Ma a partire dal cristianesimo dei Lumi, nei Paesi germanici, in Francia, in Italia, il termine di riforma ha cominciato ad essere applicato anche ad un altro progetto, quello di adattare le istituzioni ecclesiastiche al mondo circostante, che cominciava allora a sottrarsi al cristianesimo.

Due tipologie di riforma, d’ora in avanti, si troveranno spesso contrapposte, quella tradizionale di una riforma di rivitalizzazione dell’identità della Chiesa, e quella di una riforma d’adattamento della Chiesa alla nuova società, in cui vive.
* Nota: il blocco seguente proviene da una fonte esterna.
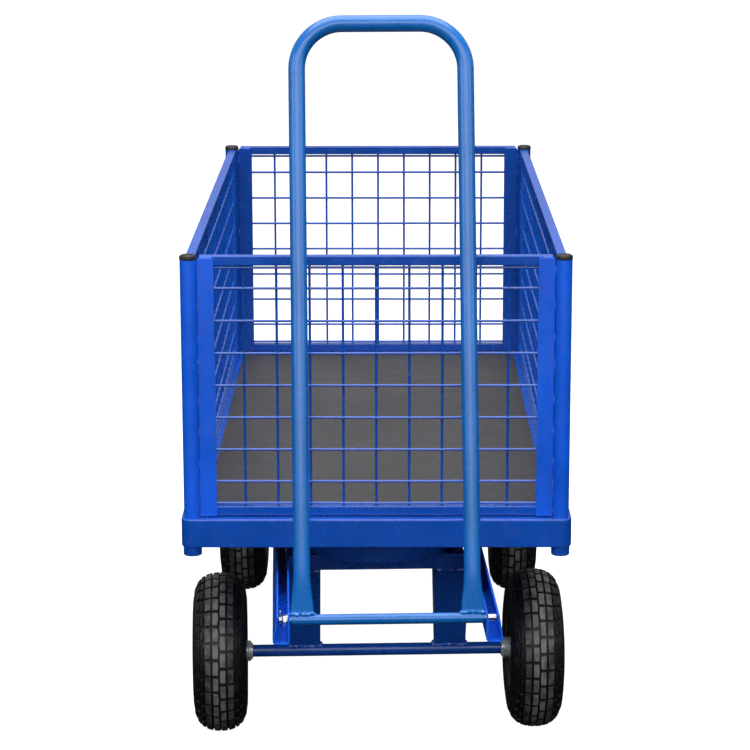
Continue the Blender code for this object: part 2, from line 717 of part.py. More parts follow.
# ---------------------------------------------------------------- assembly

clear_scene()
build_deck_frame()
build_deck_board()
build_crossmembers()
build_sockets()
build_rear_axle()
build_handle(build_bogie())
for panel_end, post_line in POST_LINES.items():
    build_gate(panel_end, post_line)
for side_name, side_sign in SIDES.items():
    build_side(side_name, side_sign)
bpy.context.view_layer.update()
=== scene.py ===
"""Looks of the turntable platform truck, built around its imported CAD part.

X runs across the truck, Y from the draw handle towards the rear, Z up, in metres.
Shapes on the turned bogie and on the leaning handle are made in their own axes,
then moved into place.
"""

from itertools import product
from math import copysign, cos, hypot, pi, radians, sin, tau

import bmesh
import bpy
import numpy as np
from mathutils import Matrix, Vector, noise


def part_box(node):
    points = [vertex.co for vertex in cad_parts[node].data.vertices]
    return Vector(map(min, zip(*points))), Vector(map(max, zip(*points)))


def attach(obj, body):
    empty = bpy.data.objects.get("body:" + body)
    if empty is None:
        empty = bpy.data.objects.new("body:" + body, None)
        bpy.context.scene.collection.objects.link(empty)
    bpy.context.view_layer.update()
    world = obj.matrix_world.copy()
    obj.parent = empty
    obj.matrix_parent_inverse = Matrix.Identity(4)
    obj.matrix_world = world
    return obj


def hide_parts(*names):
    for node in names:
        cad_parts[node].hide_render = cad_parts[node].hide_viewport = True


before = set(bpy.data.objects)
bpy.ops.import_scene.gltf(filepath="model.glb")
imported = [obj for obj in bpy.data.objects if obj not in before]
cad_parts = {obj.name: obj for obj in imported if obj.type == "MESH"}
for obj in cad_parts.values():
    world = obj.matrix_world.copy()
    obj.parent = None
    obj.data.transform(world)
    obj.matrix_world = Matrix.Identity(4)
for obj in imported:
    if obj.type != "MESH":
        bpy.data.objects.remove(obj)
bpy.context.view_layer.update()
SCENE = bpy.context.scene
noise.seed_set(1)    # without a seed the wires would stray differently on every run

ENDS = ("front", "rear")
SIDES = {"left": -1, "right": 1}

# Deck
FRAME_SHEET = 0.002
FRAME_CORNER = 0.017
FRAME_EDGE = 0.003
FRAME_FOLD = 0.0015
TOP_FLANGE = 0.034
BOTTOM_FLANGE = 0.025
SPIGOT_SPACING = 0.800
SPIGOT_BORE = 0.014
SPIGOT_DIAMETER = 0.013
CROSSMEMBER_WIDTH = 0.040

# Mesh panels
RAIL = 0.015
STILE = 0.012
STILE_INNER = 0.2465
UPRIGHT_WIDTH = 0.0252
UPRIGHT_OUTER = 0.2712
UPRIGHT_TOP = 0.825
LUG_HEIGHTS = (0.8035, 0.660, 0.446)
LUG_HEIGHT = 0.014
MESH_PITCH = 0.0505
MESH_MIDDLE = 0.6255
WIRE = 0.004
WIRE_OFFSET = 0.42 * WIRE           # from the mesh's middle plane to the wires on each face of it
SIDE_BRACE_SPACING = 0.360
POST_WALL = 0.002
POST_CONTACT = 0.0124               # from a post's middle to the lugs and flat bars that meet it
POST_HOLE = 0.013
SOCKET_WALL = 0.0015

# Wheels
WHEEL_TURN = 1.13                   # each wheel stands turned by one more of these, in radians
RIM_RADIUS = 0.0535
BOLT_CIRCLE = 0.0262
AXLE_RADIUS = 0.010
TREAD_PITCHES = 30
TREAD_DEPTH = 0.0026
TREAD_EDGE = 0.0005

# Bogie and draw handle
STEER_AT_REST = radians(2.3)
LEG_MIDDLE = 0.1195
LEG_WIDTH = 0.052
LEG_PLATE = 0.009
LEG_FLAT = 0.007
ARM_INNER = 0.1445
ARM_WIDTH = 0.0255
ARM_HEIGHT = 0.043
ARM_BOTTOM = 0.291
ARM_WALL = 0.003
ARM_LEAN = 0.006
ARM_REACH = 0.4445
ARM_TAIL = 0.073
ARM_FOLD = 0.006
BEAM_REACH = 0.060
BEAM_DEPTH = 0.026
PIVOT_REACH = 0.428
PIVOT_HEIGHT = 0.324
PIVOT_ROD = 0.011
HANDLE_LEAN = radians(16.0)
HANDLE_SPACING = 0.252
HANDLE_LENGTH = 0.8850
HANDLE_TUBE = 0.025
HANDLE_BEND = 0.068
HANDLE_FOOT = (0.0172, 0.0050)      # half width and half depth of a flattened foot
HANDLE_FLARE = 0.062
CROSS_TUBE = 0.016
GAP = 0.0003

TYRE_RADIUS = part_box("front_axle")[0].z + AXLE_RADIUS
KING_PIN = (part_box("turntable_plate")[0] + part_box("turntable_plate")[1]) / 2
KING_PIN.z = 0.0
BOGIE = Matrix.Translation(KING_PIN) @ Matrix.Rotation(STEER_AT_REST, 4, "Z")
PIVOT = Matrix.Translation((0, -PIVOT_REACH, PIVOT_HEIGHT))
HANDLE = BOGIE @ PIVOT @ Matrix.Rotation(-HANDLE_LEAN, 4, "X")


# ---------------------------------------------------------------- materials

def set_range(node, start, end, low, high):
    limits = {"From Min": start, "From Max": end, "To Min": low, "To Max": high}
    for name, value in limits.items():
        node.inputs[name].default_value = value


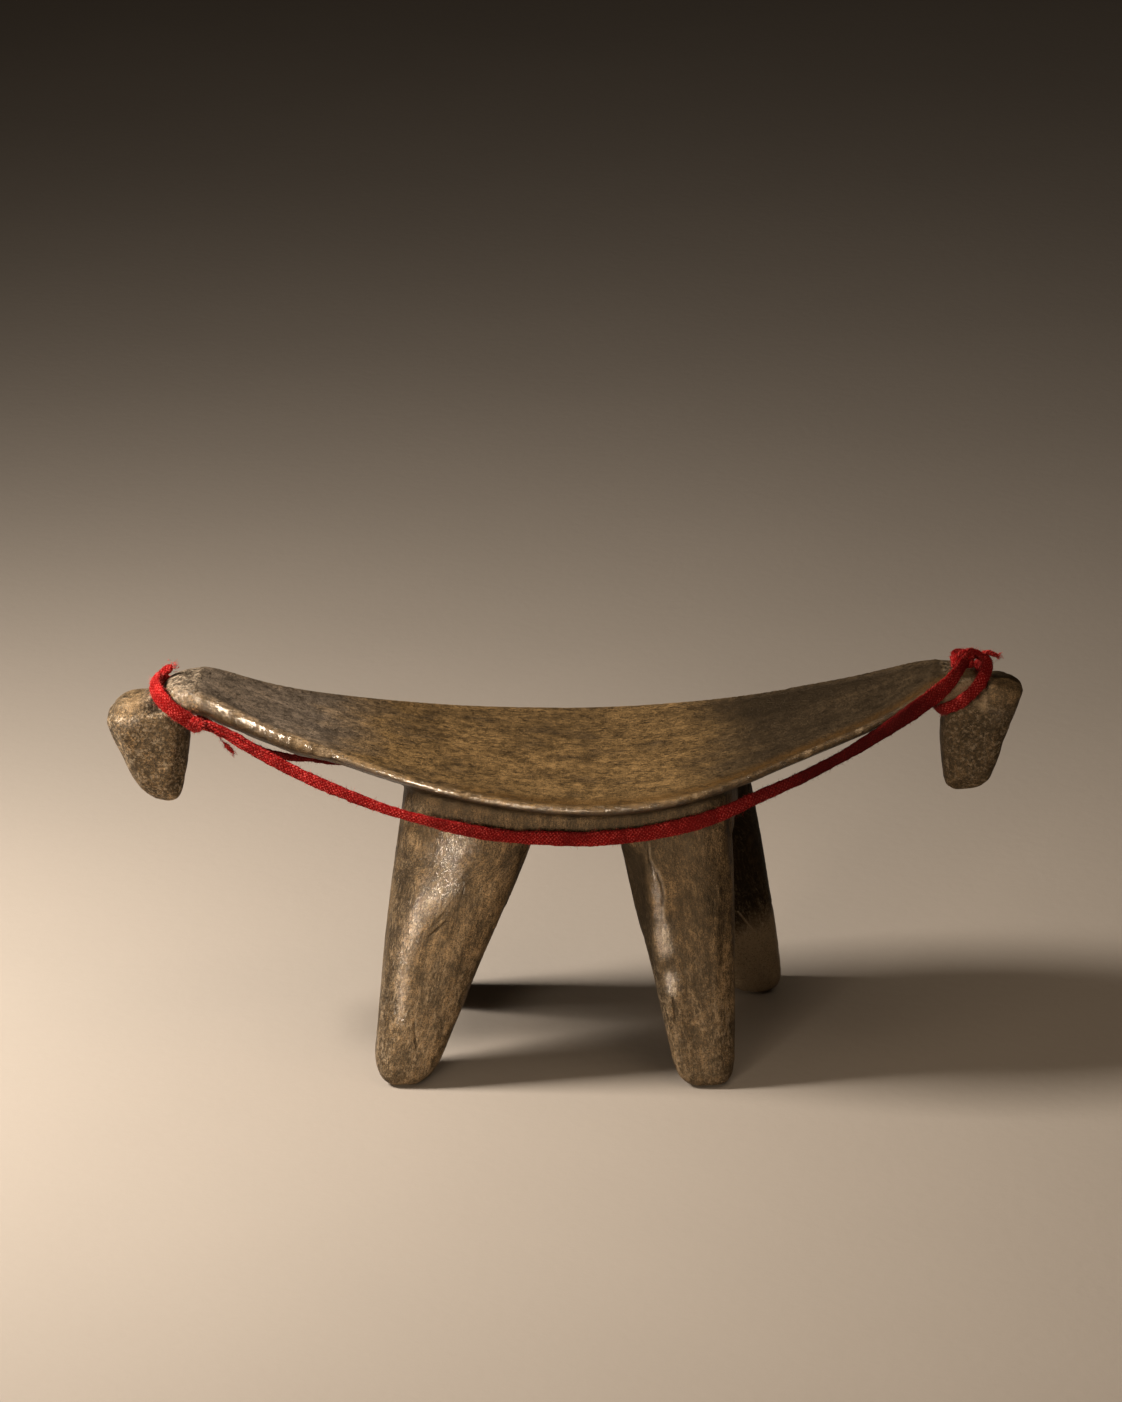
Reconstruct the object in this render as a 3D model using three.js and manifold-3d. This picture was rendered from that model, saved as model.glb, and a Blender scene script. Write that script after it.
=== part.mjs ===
// A hand-carved wooden headrest, cut from one block: a long dished seat that curves up
// to both ends, a short neck and a hanging knob past each end, and four splayed legs
// that grow out of a low body under the seat. A strip of red cloth is tied round the
// two necks and hangs along the front and the back as a carrying strap.
// Millimetres. X runs along the seat, the front is at -Y, +Z is up, the feet stand on Z = 0.

import * as THREE from "three";
import { mergeVertices } from "three/addons/utils/BufferGeometryUtils.js";
import Module from "manifold-3d";

const manifold = await Module();
manifold.setup();

// Stations along the seat: x, half width, height of the rim, thickness of the lip.
const SEAT = [
  [-164.2, 2.5, 154.4, 5],
  [-163, 7, 155.8, 8],
  [-160, 11.5, 157.4, 11],
  [-155, 14.8, 158.8, 12.5],
  [-148, 17.2, 159, 12.5],
  [-140, 19.6, 156.4, 11.2],
  [-132, 21.8, 152.9, 10.2],
  [-124, 24, 149.8, 9.8],
  [-108, 29, 144.3, 8.8],
  [-92, 34.2, 140, 8.2],
  [-76, 40, 135.9, 7.5],
  [-60, 45.6, 132.2, 7],
  [-43, 50.4, 129.1, 6.6],
  [-26, 54.3, 126.9, 6.2],
  [-8, 57.2, 125.5, 6.2],
  [8, 58.4, 125, 6.2],
  [24, 58.3, 125.6, 6.2],
  [40, 56.9, 127.2, 6],
  [55, 53.6, 129.7, 5.8],
  [72, 48, 133.7, 5.5],
  [88, 42.2, 138.6, 5.4],
  [104, 36.8, 143.7, 5.4],
  [120, 31.4, 149, 5.6],
  [136, 25.2, 155.6, 6.8],
  [145, 20.6, 159.8, 8.6],
  [154, 16.4, 162.3, 11],
  [161, 13.2, 162.6, 12],
  [166, 9.8, 161.6, 11],
  [168.6, 6, 160.2, 8],
  [169.6, 2.5, 158.8, 5],
];
const SEAT_STEPS = 44;
const SEAT_DISH = 3;
const SEAT_KEEL = 0.19;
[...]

È essenzialmente l’idea tradizionale di riforma, che si ritrova in movimenti quale quello di rinascita degli ordini religiosi, soprattutto benedettini, nel XIX secolo dopo la tempesta rivoluzionaria, la restaurazione del tomismo a partire da Leone XIII, le riforme liturgiche e disciplinari di san Pio X all’inizio del XX secolo ed i tentativi attuati da Pio XII di arginare dal punto di vista dottrinale e liturgico i grandi fermenti degli Anni Cinquanta. Al contrario, la nuova idea di riforma, con il suo libro programmatico, Vraie et fausse réforme dans l’Église [Vera e falsa riforma nella Chiesa – NdT] d’Yves Congar (Cerf, 1950), la si legge nella «nouvelle théologie» [«nuova teologia» – NdT] del periodo del dopoguerra, nel movimento ecumenico ed, in parte, nel Movimento liturgico ed ha trionfato col Vaticano II.
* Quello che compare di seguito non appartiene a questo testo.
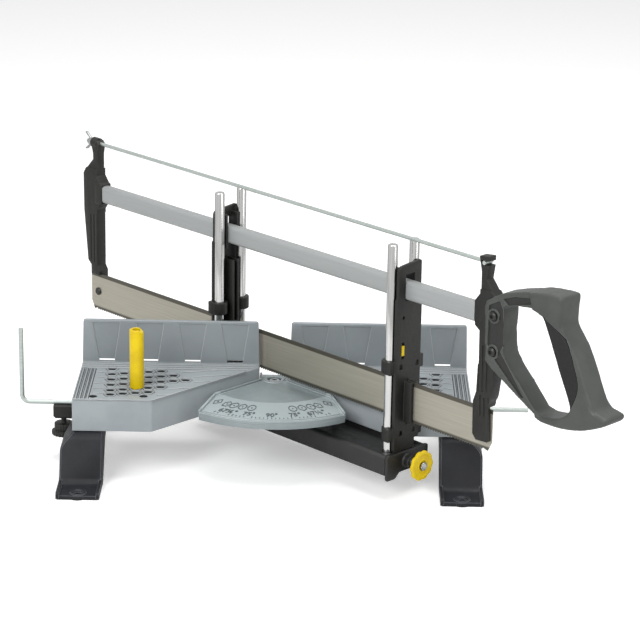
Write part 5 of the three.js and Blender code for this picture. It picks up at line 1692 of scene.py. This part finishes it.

Un rovesciamento ecclesiologico

Una riforma di tipo gregoriano, con una ritrovata liturgia, una disciplina rigorosa, una formazione esigente dei candidati al sacerdozio, una statura santa e forte dei pastori, una rievangelizzazione tramite una ri-catechizzazione, va di pari passo col rovesciamento ecclesiologico.
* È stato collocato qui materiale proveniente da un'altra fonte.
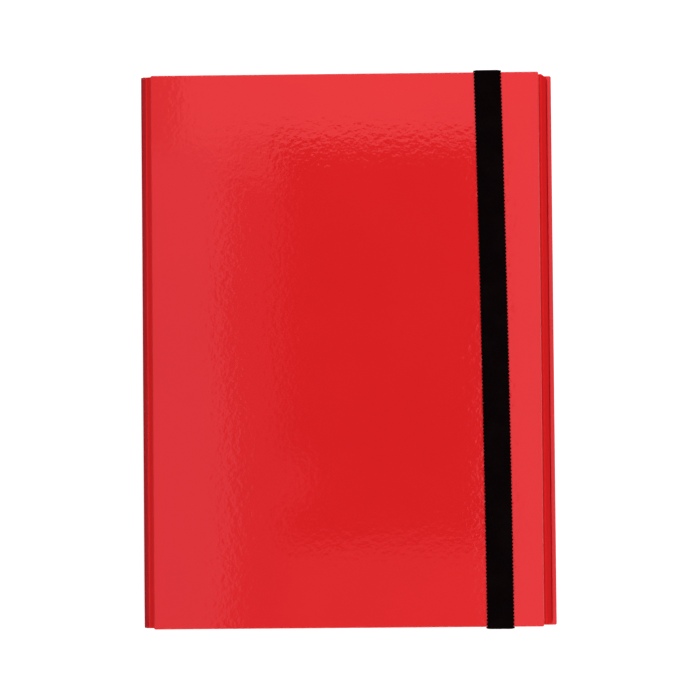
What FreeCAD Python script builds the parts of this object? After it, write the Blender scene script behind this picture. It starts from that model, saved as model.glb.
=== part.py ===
import FreeCAD, Part
import math
import os

# A trading card binder, shut and lying on its back cover.
# X runs from the spine (-X) to the fore-edge (+X), Y from the tail (-Y) to the head (+Y), Z up
# from the back cover to the front cover. The origin is the middle of the footprint, on the
# surface that the back cover lies on. All sizes are in millimetres.

V = FreeCAD.Vector
CUT_OVER = 1.0              # how far a cutting shape runs past what it cuts
X_AXIS = V(1, 0, 0)
Y_AXIS = V(0, 1, 0)
Z_AXIS = V(0, 0, 1)

# ---------------------------------------------------------------- case
case_width = 238.0          # spine face to the back cover's fore-edge
case_height = 320.0         # head to tail
case_thickness = 26.0       # back face to front face
board_t = 2.0               # greyboard core of the covers and spine
wrap_t = 0.35               # laminated paper wrap, also the hinge creases
lining_t = 0.25             # inner lining paper
lining_margin = 5.0         # lining set in from the cover's edge
spine_lining_inset = 1.0    # spine lining, in from the spine's long edges
corner_r = 1.6              # rounded cover corners

front_left_inset = 5.5      # front panel's left edge, in from the spine face
front_right_inset = 8.1     # front panel's right edge, in from the back cover's fore-edge
back_left_inset = 3.2       # back panel's left edge, in from the spine face
spine_top_gap = 0.6         # spine's top edge, below the front face
spine_bottom_gap = 2.9      # spine's bottom edge, above the back face
crease_depth = 1.2          # front hinge groove, below the front face
crease_inset = 3.4          # front hinge line, in from the spine face
hinge_gap = 0.25            # each half of a crease, back from its hinge line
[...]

Ma non è pura malia auspicare un ritorno ad una Chiesa stile «momento gregoriano», mentre lo stato di nostra Madre, mezzo secolo dopo il Vaticano II e per una parte importante a causa di questo stesso concilio, è in condizioni di massimo abbandono, senza alcuna capacità di far valere quelle pretese «trionfalistiche» che si attribuiscono al papato dell’XI secolo?

Certamente no, se consideriamo che la forza di Dio si dispiega innanzi tutto nella debolezza. Quella del cattolicesimo è estrema e sembra sempre più un’anomalia per la cultura circostante. E molto debole è anche ciò che, malgrado tutto, continua nondimeno a prosperare in essa e che è difficile immaginare come il crogiuolo di un rinnovamento spirituale, catechistico, missionario, vocazionale, ma che può parteciparvi. Allo stato attuale, quel che si chiama il «nuovo cattolicesimo», costituito da sacerdoti «identitari», da giovani fedeli, da famiglie molto praticanti, da nuove comunità, da tradizionalismi di ogni sensibilità, rappresenta in Occidente tutto ciò che tra qualche anno resterà in vita. La sua importanza numerica è alquanto esile e prova inoltre le più grandi difficoltà nel resistere al peso della modernità, al condizionamento di un individualismo devastante ed alla tentazione «borghese», che su di esso si esercita.

Quale riforma domani? «Quando sono debole, è allora che sono forte» (2 Cor 12, 10). E, per tornare a Roma ed alla sua Curia, è necessario, è addirittura possibile che il Successore di Pietro appaia per lungo tempo come una sorta di leader universale? In una grande «infermità», per parlare come san Paolo, ciò che rende l’essenza dell’episcopato romano e universale, cioè il fatto di affermare la fede in nome di Cristo senza possibilità d’errore, potrebbe apparire come l’oro puro che resta sul fondo del setaccio della crisi.

Don Claude Barthe


1 Il Sismografo: VaticanoLaici e sinodalità. Quel che si sono detti i cardinali nel concistoro segreto.